Why not put it somewhere else with a lot of sea, like Scotland?
Aside from the tide range making the Severn especially suitable, it’s also close to several major population centres. It’s easier to get the resulting electricity into the national grid than it would be from some remote part of Scotland.

And how much will it cost?
The current builder’s estimate is £15 billion and it’ll take seven years. It’ll probably be more. Mind you, the last structure to be built across the water here, the Second Severn Crossing, came in on time and under budget.

And who pays?
You will, silly! One way or another. The SDC says it should be a publicly owned asset, but don’t expect New Labour to listen to such old-fashioned sentimental nonsense about public ownership and accountability. If it goes ahead under this government, private money will build it for private profit. This may or may not be a bad thing, but what you really need to watch is all the other sweeteners the developers manage to screw out of the government. This will never ever ever just be about a big electricity-generating thing. It’s also about all the development opportunities associated with it - houses, roads, shopping centres and loads of watery leisure facilities. Some people claim that this great generator of green electricity might lead, ironically, to the end of any green belt around Bristol, and they could well be right.

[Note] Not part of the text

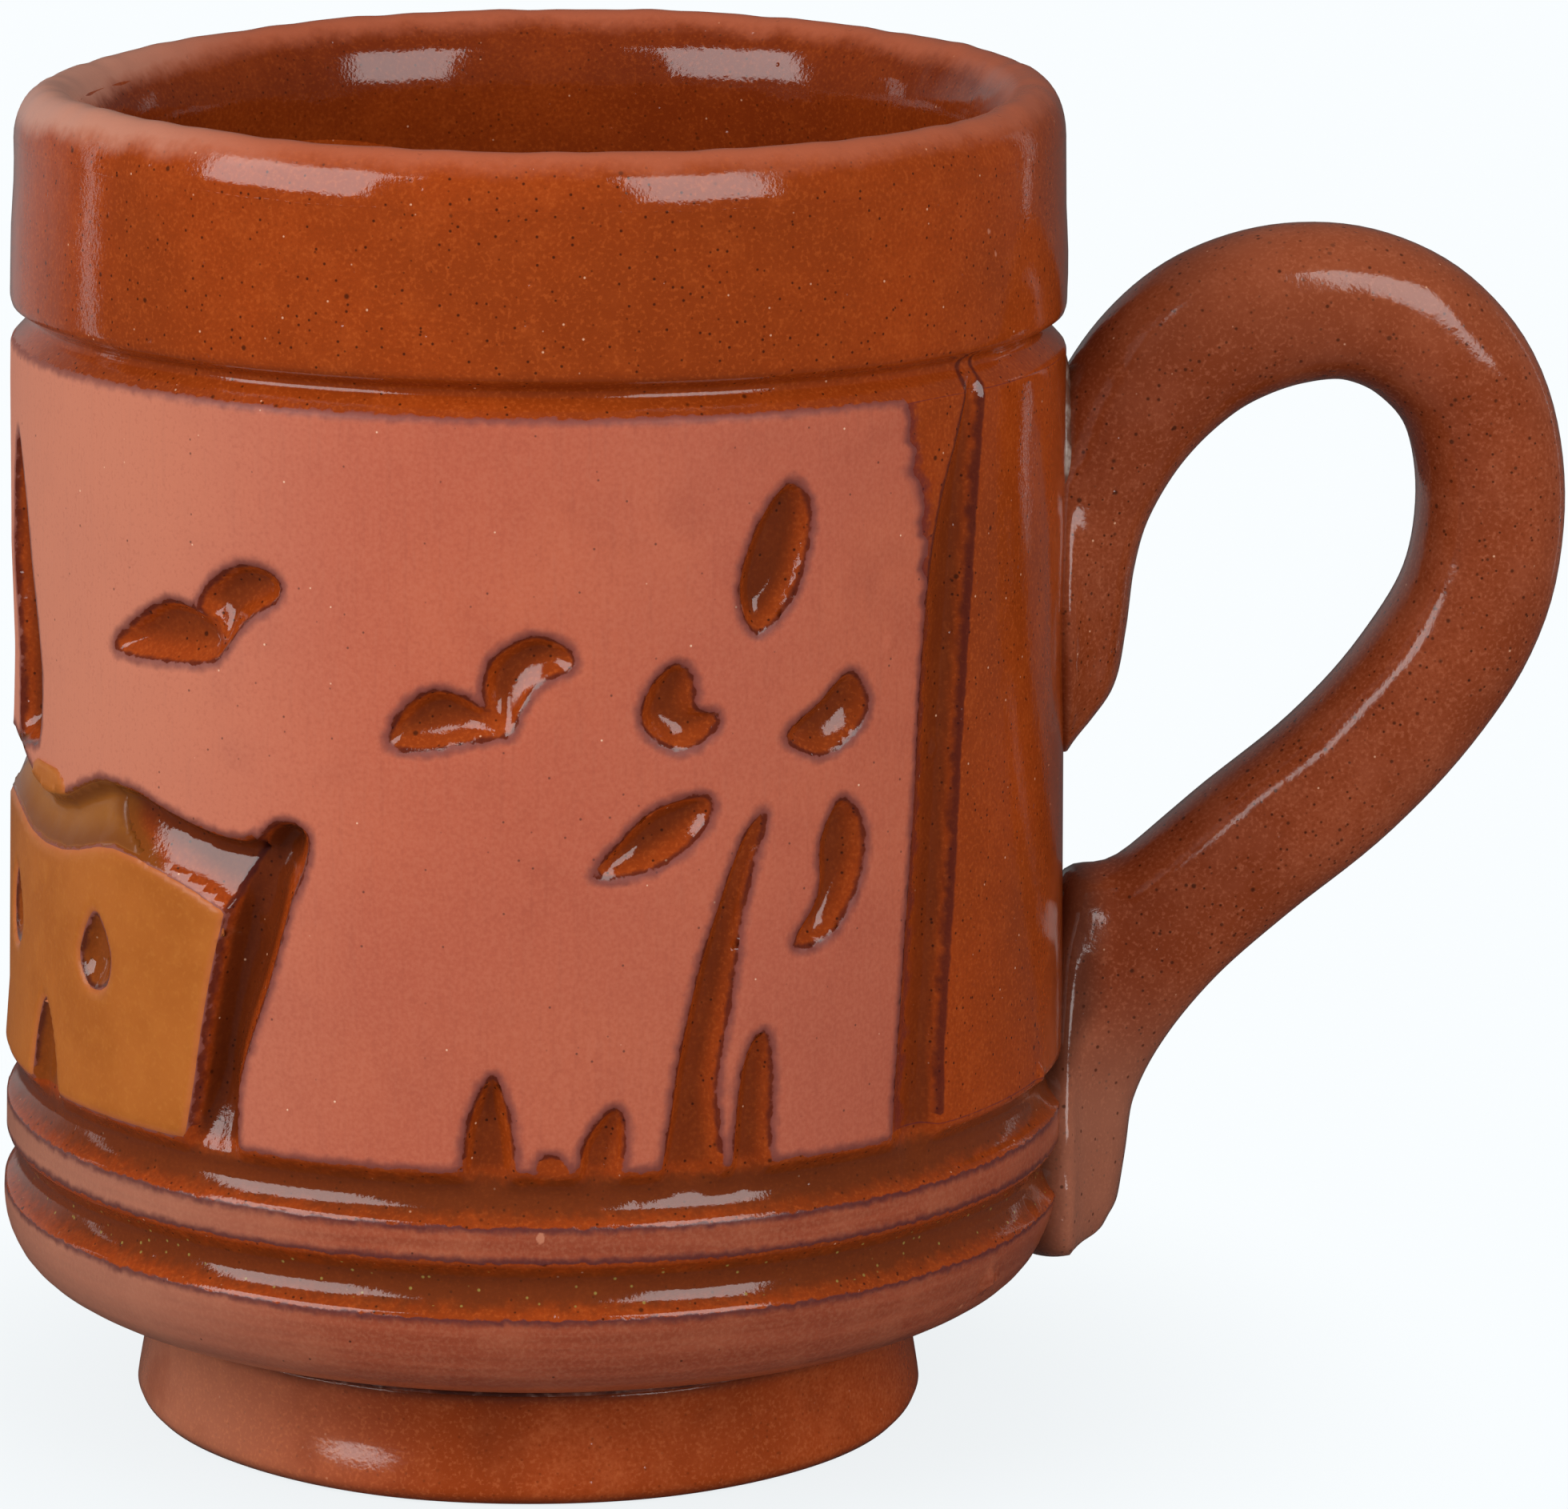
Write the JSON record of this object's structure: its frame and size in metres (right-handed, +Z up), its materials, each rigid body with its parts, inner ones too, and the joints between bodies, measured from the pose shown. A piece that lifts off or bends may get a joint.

Hah! It’s all about money, innit? Big business.
Big business is on a win-win whatever happens: we’re building something, whether it’s a barrage, nuclear power stations, lagoons, whatever… As has been pointed out by many a wise brain, the Green party's preferred option of lagoons would be much, much, much more lucrative for whoever got the contract. One very big and successful local business, namely the Bristol Port Company, who run the Avonmouth Docks, aren’t keen on it at all. They want to build new docks facilities to take the world’s biggest ships and are worried that their business will be ruined by ships having the hassle of having to come in through locks in the Barrage.